§ REQUIREMENTS
Write out, exactly as given, every line from the one holding "plug_body();" to the one holding "obj.parent = None", including both.

§ RECORD EXTRACTS
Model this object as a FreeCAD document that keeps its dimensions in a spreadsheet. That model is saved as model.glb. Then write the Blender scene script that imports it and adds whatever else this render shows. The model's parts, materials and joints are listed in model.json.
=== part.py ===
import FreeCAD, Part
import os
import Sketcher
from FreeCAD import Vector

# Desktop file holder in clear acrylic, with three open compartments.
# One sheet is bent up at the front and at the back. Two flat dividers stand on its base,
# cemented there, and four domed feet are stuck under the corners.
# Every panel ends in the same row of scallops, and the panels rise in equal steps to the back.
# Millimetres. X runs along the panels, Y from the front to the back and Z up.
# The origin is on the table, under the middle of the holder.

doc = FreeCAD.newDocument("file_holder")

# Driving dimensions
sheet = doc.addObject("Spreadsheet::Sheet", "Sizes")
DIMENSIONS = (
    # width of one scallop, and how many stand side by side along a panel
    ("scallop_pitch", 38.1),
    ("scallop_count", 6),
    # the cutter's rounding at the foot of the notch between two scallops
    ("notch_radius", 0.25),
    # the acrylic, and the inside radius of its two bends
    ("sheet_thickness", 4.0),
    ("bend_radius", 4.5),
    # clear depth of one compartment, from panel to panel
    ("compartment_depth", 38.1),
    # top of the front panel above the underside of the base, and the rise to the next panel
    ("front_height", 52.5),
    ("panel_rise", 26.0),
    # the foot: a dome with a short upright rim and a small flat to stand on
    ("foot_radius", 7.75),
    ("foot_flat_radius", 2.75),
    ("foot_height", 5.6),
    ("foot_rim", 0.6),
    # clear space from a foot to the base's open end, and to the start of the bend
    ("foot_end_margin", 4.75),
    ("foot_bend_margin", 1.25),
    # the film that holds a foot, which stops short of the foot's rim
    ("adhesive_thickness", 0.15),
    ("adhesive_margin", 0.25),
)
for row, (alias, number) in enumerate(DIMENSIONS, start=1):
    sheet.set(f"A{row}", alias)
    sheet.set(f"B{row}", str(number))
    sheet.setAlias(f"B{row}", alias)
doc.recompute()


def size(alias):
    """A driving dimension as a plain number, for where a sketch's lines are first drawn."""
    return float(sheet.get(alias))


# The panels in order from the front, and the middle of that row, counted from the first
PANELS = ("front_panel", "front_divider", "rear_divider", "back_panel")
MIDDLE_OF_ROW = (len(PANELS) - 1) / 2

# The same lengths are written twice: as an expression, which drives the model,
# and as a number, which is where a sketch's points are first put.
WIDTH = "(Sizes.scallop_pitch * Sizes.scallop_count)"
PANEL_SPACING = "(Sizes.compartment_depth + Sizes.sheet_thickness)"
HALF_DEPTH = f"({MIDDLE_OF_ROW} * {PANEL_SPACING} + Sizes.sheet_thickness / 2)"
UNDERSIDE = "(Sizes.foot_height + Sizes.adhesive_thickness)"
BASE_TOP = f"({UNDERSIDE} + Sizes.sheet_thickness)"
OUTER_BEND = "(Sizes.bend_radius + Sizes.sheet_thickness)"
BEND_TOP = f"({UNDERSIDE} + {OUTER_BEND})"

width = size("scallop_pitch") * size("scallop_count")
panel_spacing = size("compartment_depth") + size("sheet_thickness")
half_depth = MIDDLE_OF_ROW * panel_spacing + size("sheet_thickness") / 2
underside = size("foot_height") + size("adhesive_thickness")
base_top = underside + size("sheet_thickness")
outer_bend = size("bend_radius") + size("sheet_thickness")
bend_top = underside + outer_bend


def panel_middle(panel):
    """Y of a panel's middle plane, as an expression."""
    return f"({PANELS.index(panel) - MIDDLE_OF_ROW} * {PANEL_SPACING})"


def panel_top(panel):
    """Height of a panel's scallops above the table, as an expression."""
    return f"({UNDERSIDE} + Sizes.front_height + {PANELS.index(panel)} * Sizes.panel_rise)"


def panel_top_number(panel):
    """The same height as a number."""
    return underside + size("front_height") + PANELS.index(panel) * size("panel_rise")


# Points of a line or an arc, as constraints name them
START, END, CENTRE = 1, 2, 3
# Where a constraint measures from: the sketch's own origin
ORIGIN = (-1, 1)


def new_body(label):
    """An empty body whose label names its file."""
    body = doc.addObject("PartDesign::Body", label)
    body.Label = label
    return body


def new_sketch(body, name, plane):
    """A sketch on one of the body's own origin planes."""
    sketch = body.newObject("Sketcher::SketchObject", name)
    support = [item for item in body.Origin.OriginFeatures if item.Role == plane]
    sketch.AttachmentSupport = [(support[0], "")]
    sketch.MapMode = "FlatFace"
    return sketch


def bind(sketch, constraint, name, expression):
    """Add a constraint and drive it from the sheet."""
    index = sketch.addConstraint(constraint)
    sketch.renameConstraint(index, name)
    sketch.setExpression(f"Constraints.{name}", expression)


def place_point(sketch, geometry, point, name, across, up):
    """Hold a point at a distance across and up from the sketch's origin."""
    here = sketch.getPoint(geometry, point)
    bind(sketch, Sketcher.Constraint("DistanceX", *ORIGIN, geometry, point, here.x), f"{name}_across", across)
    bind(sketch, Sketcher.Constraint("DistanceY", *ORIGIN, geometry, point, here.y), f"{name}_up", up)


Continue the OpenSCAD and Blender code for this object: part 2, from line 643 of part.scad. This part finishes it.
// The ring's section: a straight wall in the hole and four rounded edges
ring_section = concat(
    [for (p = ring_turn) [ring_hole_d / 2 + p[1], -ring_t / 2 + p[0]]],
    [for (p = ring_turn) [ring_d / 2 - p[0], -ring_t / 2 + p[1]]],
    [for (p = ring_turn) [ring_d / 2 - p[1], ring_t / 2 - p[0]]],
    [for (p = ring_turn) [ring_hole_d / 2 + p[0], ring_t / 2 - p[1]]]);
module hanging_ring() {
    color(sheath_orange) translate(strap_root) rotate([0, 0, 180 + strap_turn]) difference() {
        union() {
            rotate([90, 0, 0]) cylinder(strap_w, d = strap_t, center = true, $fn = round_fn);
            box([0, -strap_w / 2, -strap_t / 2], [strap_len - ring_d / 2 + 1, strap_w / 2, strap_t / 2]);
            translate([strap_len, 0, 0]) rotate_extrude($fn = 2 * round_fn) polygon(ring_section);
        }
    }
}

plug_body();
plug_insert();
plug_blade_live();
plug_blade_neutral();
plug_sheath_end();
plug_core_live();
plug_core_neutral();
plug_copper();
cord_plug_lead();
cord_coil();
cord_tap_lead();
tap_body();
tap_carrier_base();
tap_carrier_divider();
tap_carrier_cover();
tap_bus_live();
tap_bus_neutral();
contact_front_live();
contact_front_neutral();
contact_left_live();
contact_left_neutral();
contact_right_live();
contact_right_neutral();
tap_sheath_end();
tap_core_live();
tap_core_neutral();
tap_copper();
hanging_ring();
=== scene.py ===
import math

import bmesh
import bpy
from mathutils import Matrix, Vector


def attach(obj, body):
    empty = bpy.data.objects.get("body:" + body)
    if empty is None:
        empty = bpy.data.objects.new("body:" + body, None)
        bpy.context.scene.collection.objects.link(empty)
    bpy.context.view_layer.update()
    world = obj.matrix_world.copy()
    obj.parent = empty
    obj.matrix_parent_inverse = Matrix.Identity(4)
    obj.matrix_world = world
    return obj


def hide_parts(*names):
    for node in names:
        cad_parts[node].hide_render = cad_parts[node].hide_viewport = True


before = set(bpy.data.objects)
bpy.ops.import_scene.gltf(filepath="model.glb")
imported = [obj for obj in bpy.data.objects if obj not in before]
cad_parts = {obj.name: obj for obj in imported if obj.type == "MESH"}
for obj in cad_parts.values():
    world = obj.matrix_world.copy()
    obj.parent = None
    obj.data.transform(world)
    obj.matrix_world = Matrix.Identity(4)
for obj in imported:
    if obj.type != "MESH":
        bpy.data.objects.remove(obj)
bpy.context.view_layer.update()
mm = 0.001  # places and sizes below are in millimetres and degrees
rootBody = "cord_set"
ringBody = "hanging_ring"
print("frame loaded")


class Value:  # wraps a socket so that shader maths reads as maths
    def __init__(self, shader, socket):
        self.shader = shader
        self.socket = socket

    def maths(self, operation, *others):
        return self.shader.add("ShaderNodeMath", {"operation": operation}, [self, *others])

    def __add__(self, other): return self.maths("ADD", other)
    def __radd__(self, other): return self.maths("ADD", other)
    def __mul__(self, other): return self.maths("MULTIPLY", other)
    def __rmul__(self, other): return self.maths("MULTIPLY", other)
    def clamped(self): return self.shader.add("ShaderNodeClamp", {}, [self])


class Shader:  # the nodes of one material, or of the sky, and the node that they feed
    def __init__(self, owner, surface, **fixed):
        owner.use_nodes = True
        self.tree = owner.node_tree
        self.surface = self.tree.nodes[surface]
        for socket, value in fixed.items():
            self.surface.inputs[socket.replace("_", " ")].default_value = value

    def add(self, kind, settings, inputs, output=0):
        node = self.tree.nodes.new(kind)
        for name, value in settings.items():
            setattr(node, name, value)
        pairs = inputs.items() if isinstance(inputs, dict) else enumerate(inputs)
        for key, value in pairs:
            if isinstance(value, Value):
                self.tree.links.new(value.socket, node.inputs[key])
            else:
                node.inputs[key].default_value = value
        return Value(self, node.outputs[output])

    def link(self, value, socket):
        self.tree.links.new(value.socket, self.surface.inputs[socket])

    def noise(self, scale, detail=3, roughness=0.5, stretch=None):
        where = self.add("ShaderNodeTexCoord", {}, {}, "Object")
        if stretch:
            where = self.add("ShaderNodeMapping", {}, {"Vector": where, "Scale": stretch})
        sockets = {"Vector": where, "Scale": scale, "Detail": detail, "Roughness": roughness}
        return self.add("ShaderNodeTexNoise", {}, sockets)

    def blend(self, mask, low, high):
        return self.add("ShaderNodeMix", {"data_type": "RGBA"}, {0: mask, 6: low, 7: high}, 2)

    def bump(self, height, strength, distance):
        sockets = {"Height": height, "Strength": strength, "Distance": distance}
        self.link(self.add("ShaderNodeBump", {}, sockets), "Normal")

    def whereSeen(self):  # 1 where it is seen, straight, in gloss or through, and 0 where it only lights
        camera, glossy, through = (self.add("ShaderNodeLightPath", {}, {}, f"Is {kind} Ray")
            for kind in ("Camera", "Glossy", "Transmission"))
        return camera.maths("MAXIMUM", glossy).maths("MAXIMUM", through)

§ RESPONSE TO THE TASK
plug_body();
plug_insert();
plug_blade_live();
plug_blade_neutral();
plug_sheath_end();
plug_core_live();
plug_core_neutral();
plug_copper();
cord_plug_lead();
cord_coil();
cord_tap_lead();
tap_body();
tap_carrier_base();
tap_carrier_divider();
tap_carrier_cover();
tap_bus_live();
tap_bus_neutral();
contact_front_live();
contact_front_neutral();
contact_left_live();
contact_left_neutral();
contact_right_live();
contact_right_neutral();
tap_sheath_end();
tap_core_live();
tap_core_neutral();
tap_copper();
hanging_ring();
=== scene.py ===
import math

import bmesh
import bpy
from mathutils import Matrix, Vector


def attach(obj, body):
    empty = bpy.data.objects.get("body:" + body)
    if empty is None:
        empty = bpy.data.objects.new("body:" + body, None)
        bpy.context.scene.collection.objects.link(empty)
    bpy.context.view_layer.update()
    world = obj.matrix_world.copy()
    obj.parent = empty
    obj.matrix_parent_inverse = Matrix.Identity(4)
    obj.matrix_world = world
    return obj


def hide_parts(*names):
    for node in names:
        cad_parts[node].hide_render = cad_parts[node].hide_viewport = True


before = set(bpy.data.objects)
bpy.ops.import_scene.gltf(filepath="model.glb")
imported = [obj for obj in bpy.data.objects if obj not in before]
cad_parts = {obj.name: obj for obj in imported if obj.type == "MESH"}
for obj in cad_parts.values():
    world = obj.matrix_world.copy()
    obj.parent = None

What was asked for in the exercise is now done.